That San Francisco event, on April 20, was so successful Hill decided to take her message of eco-conciousness on the road, a tour that comes to Boulder today for several events, including the opening of the Rocky Mountains’ first biodiesel station. Two of the stars of that first festival, actor Woody Harrelson and Concrete Blonde singer Johnette Napolitano, will join Hill in the tour’s vegetable oil-fueled bus.

“Julia’s energy is so inspiring,” says Napolitano, who’s slated to perform a 30-minute acoustic set at tonight’s event at the University of Colorado’s Glenn Miller Ballroom. “I would have gone for whatever she wanted me to do. I’m fortunate, actually, to be at a point in my life where I can afford to take a couple weeks off and go around and scream and yell.

“But even more than that, I’m doing this because I want my education, too — and I know I’m going to get it.”

The “We the Planet” tour is the brainchild of Hill, who made a name for herself in the late 1990s while spending two years living in the limbs of a California redwood named “Luna,” a successful effort to save the tree from clear-cutters’ saws. The tour, presented by Hill’s Circle of Live activist group, is designed to spread her message to a broader audience, she says.

“We’re trying to reach the kind of audience that traditionally turns to the mainstream media for information,” Hill says. “They’re not really getting the real facts about what’s going on, many times even in their local communities.
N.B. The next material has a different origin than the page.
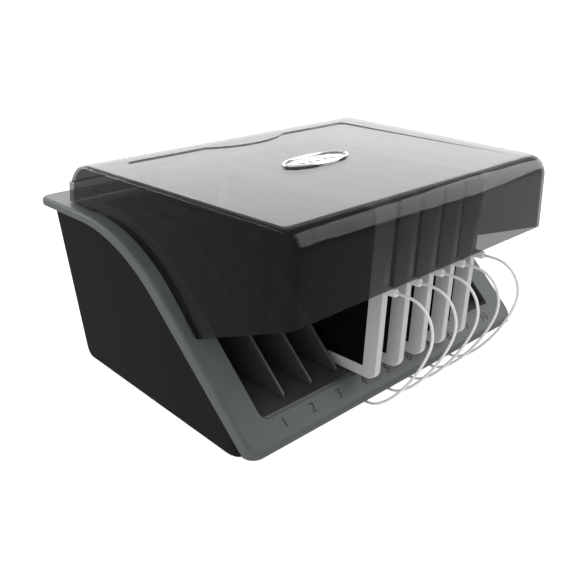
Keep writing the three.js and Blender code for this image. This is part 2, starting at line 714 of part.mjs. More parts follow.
// A tablet's own axes: along its length, up its height and through its thickness
function tabletFrame(bay) {
  const along = new THREE.Vector3(0, Math.cos(TRAY.slope), -Math.sin(TRAY.slope));
  const upright = new THREE.Vector3(0, Math.sin(TRAY.slope), Math.cos(TRAY.slope));
  const right = new THREE.Vector3(1, 0, 0);
  const up = upright.clone().multiplyScalar(Math.cos(TABLET.lean))
    .addScaledVector(right, Math.sin(TABLET.lean));
  const through = along.clone().cross(up);
  const drop = TABLET.thick * Math.sin(TABLET.lean);
  const corner = new THREE.Vector3(
    bayX(bay) + TABLET.offset, TABLET.front, trayTop(TABLET.front) + drop + GAP);
  return new THREE.Matrix4().makeBasis(along, up, through).setPosition(corner);
}

function tube(points, diameter, steps) {
  const curve = new THREE.CatmullRomCurve3(points, false, 'centripetal');
  const ring = oval(0, 0, diameter / 2, diameter / 2, 8).map(([u, v]) => new THREE.Vector2(u, v));
  return new THREE.ExtrudeGeometry(new THREE.Shape(ring), { steps, extrudePath: curve, bevelEnabled: false });
}

// A plug's tapered strain relief along its own -x, from one round section to a smaller one
function relief(from, length, wide, narrow) {
  const geometry = new THREE.CylinderGeometry(narrow / 2, wide / 2, length, 10);
  geometry.rotateZ(Math.PI / 2);
  geometry.translate(from - length / 2, 0, 0);
  return solid(geometry);
}

function makeTablet(bay) {
  const { length, height, thick, corner } = TABLET;
  const outline = [
    ...arc(length - corner, corner, corner, -90, 0, 3),
    ...arc(length - corner, height - corner, corner, 0, 90, 3),
    ...arc(corner, height - corner, corner, 90, 180, 3),
    ...arc(corner, corner, corner, 180, 270, 3),
  ];
  const mesh = part(`tablet_${bay}`, 'tablet', extrude(outline, thick));
  mesh.applyMatrix4(tabletFrame(bay));
}

function makeDevicePlug(bay) {
  const { wide, thick, length, relief: tail, neck, tip, rise } = DEVICE_PLUG;
  const body = box([-GAP - length, -wide / 2, -thick / 2], [-GAP, wide / 2, thick / 2]);
  const boot = relief(-GAP - length + SUNK, tail + SUNK, neck, tip);
  const mesh = part(`device_plug_${bay}`, 'white', join(body, boot));
  const middle = new THREE.Matrix4().makeTranslation(0, TABLET.height / 2 + rise, TABLET.thick / 2);
  mesh.applyMatrix4(tabletFrame(bay).multiply(middle));
}

function makeUsbPlug(bay) {
  const { wide, thick, length, relief: tail, neck, tip, shell: tongue, slot: gap } = USB_PLUG;
  const x = bayX(bay);
  const face = TUB.front - GAP;
  const body = box([x - wide / 2, face - length, USB.z - thick / 2], [x + wide / 2, face, USB.z + thick / 2]);
  const shell = box(
    [x - tongue.wide / 2, face - SUNK, USB.z - tongue.thick / 2],
    [x + tongue.wide / 2, face + tongue.reach, USB.z + tongue.thick / 2]);
  const slot = box(
    [x - gap.wide / 2, face + gap.from, USB.z],
    [x + gap.wide / 2, face + tongue.reach + PAST, USB.z + gap.tall]);
  const boot = solid(new THREE.CylinderGeometry(neck / 2, tip / 2, tail + SUNK, 10)
    .translate(x, face - length - (tail - SUNK) / 2, USB.z));
  return join(cut(join(body, shell), slot), boot);
}

// The lead hangs in one loop in front of the station: out of the device's plug,
// down in front of the numbered nose, and back under it to its socket
function leadRoute(bay) {
  const start = new THREE.Vector3(
    -GAP * 2 - DEVICE_PLUG.length - DEVICE_PLUG.relief,
    TABLET.height / 2 + DEVICE_PLUG.rise, TABLET.thick / 2);
  const matrix = tabletFrame(bay);
  const leave = start.clone().add(new THREE.Vector3(-6, 0, 0)).applyMatrix4(matrix);
  start.applyMatrix4(matrix);
  const end = new THREE.Vector3(
    bayX(bay), TUB.front - GAP * 2 - USB_PLUG.length - USB_PLUG.relief, USB.z);
  const loop = [
    [-188, 138.3], [-197, 134.4], [-204.3, 127.3], [-208.8, 117.6], [-209.6, 106], [-207, 94.5],
    [-202.6, 83], [-196.9, 71], [-190, 59], [-182, 47.5], [-172.6, 36], [-162.5, 26.6],
    [-152.5, 20.4],
  ];
  const places = loop.map(([y, z], i) => {
    const share = (i + 1) / (loop.length + 1);
    return new THREE.Vector3(leave.x + (end.x - leave.x) * share, y, z);
  });
  return [start, leave, ...places, end.clone().add(new THREE.Vector3(0, -5, 0)), end];
}

// ---------------------------------------------------------------- assembly

part('base_bin', 'black', makeTub());
part('rim_frame', 'grey', makeFrame());
part('device_tray', 'tray', makeTray());
makeFeet();
makeCaseScrews();
part('charger_board', 'board', makeBoard());
makeBoardScrews();
part('dc_inlet', 'black', makeInlet());
part('switch_housing', 'black', makeSwitchHousing());
part('power_rocker', 'rubber', makeRocker());
part('power_lead', 'lead', makeLead());

part('lid_shell', 'smoke', makeLid());
makeBumpers().forEach((bumper, i) => part(`lid_bumper_${i + 1}`, 'rubber', bumper));
makeBadge();
makeHinges();

dividerXs().forEach((x, i) => {
  const half = DIVIDER.thick / 2;
  part(`divider_${i + 1}`, 'tray', prism('x', dividerOutline(), x - half, x + half));
});

part('usb_bank_left', 'steel', makeUsbBank(BAY_NUMBERS.slice(0, BAYS / 2)));
part('usb_bank_right', 'steel', makeUsbBank(BAY_NUMBERS.slice(BAYS / 2)));

for (const bay of TABLET.bays) {
  makeTablet(bay);
  makeDevicePlug(bay);
  part(`usb_plug_${bay}`, 'white', makeUsbPlug(bay));
  part(`cable_${bay}`, 'white', tube(leadRoute(bay), CORD, 36));
}

export default group;
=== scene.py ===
# Looks of a ten-bay charging station with a smoked lid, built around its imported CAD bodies.
# Metres, +X to the right, +Y to the back, +Z up. Every place comes from the frame's boxes or
# from the same driving dimensions as the CAD source.

import math

import bmesh
import bpy
from mathutils import Matrix, Vector


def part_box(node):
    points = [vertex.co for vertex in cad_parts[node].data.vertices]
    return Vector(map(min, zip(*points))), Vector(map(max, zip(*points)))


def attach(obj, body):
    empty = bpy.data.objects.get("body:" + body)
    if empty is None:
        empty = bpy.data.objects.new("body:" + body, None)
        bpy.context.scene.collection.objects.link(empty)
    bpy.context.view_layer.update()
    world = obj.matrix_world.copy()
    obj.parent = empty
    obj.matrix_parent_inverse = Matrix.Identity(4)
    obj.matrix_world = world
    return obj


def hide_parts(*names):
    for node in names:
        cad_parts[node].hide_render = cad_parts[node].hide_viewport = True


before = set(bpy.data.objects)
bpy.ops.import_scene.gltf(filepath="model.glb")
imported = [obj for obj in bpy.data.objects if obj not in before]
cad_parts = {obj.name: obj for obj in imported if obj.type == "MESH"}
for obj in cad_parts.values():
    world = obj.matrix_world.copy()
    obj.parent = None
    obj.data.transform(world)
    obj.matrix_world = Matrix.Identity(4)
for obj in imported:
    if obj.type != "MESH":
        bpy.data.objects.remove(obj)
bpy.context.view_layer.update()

# ---------------------------------------------------------------- driving dimensions

PITCH = 0.034  # centre to centre of two bays
BAYS = 10
CLEAR = 0.0003  # gap between pieces that touch
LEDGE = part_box("rim_frame")[1].z
SLOPE = math.radians(43)
NUMBERS_Y, NUMBERS_Z = -0.139, 0.040  # the numbered line on the slope
ARCH = 0.180  # radius of the side arms' arch

FRAME_FRONT, FRAME_REAR = -0.149, 0.177
FRAME_HALF = (0.1992, 0.2074)  # at the front and at the rear
FRAME_CORNER = 0.012
FRAME_EDGE = 0.0032  # rounding of the frame's outer edge
FLANGE = (0.013, 0.008)  # its depth below the slope and below the ledge
FLANGE_WALL, SKIN = 0.0025, 0.003
FRAME_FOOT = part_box("rim_frame")[0].z
MOUTH = {"front": -0.13205, "rear": 0.112, "half": 0.1717, "corner": 0.0065}

TUB = {"low": 0.002, "half": 0.187, "front": -0.116, "rear": 0.166, "corner": 0.010}
TUB_WALL, TUB_FLOOR, TUB_LEAN, TUB_FOOT, TUB_DRAFT = 0.0025, 0.003, 0.0094, 0.012, 0.365
TUB_NOSE_Y, TUB_NOSE_RADIUS = -0.095, 0.066
TUB_TOP = LEDGE - SKIN - CLEAR
TUB_FRONT_TOP = 0.042
TUB_EDGE = 0.003

TRAY_FRONT_Z, TRAY_SLOPE = 0.0485, math.radians(2)

LID_FRONT, LID_REAR, LID_TOP = -0.177, 0.134, 0.227
LID_HALF = (0.1744, 0.191)
LID_LOW, LID_HEEL, LID_SEAT = 0.1515, -0.0685, 0.001
LID_WALL, LID_CORNER, LID_DRAFT = 0.0026, 0.005, 0.46
LID_FRONT_ROUND, LID_REAR_ROUND, LID_EDGE = 0.020, 0.030, 0.0045
SCOOP_HALF, SCOOP_DEPTH = 0.055, 0.016
SCOOP_RADIUS = (SCOOP_HALF**2 + SCOOP_DEPTH**2) / (2 * SCOOP_DEPTH)
SCOOP_Y = LID_REAR - SCOOP_DEPTH + SCOOP_RADIUS

HINGE_Y, HINGE_Z, HINGE_X, HINGE_HALF = 0.143, 0.1945, 0.095, 0.010

USB_Z = 0.019
TABLETS = (4, 5, 6, 7, 8)  # the bays that hold a tablet
TABLET = {"length": 0.240, "height": 0.1695, "thick": 0.0075, "corner": 0.010}
TABLET_FRONT, TABLET_OFFSET, TABLET_LEAN = -0.1585, -0.0076, math.radians(6)
CORD = 0.0027
DEVICE_PLUG = {
    "wide": 0.0078, "thick": 0.0048, "length": 0.012, "relief": 0.002, "neck": 0.0042, "rise": 0.0042,
}
USB_PLUG = {"wide": 0.015, "thick": 0.0074, "length": 0.0175, "relief": 0.007, "neck": 0.0052}
USB_SHELL = {"wide": 0.012, "thick": 0.0045, "length": 0.011, "hollow": 0.0106, "depth": 0.0018}
PLUG_TIP = 0.0033  # the end of a plug's relief, just wider than its lead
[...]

I majored in business in college, and what I realized we need is a new marketing strategy, because marketing, in our world today, is a form of communication — that’s how people communicate with each other, through marketing and branding.

“By using icons of our mainstream celebrity culture, we can draw in a lot of people who wouldn’t traditionally come to an event where we’re going to talk about problems and solutions and how everyone can get active in our world.”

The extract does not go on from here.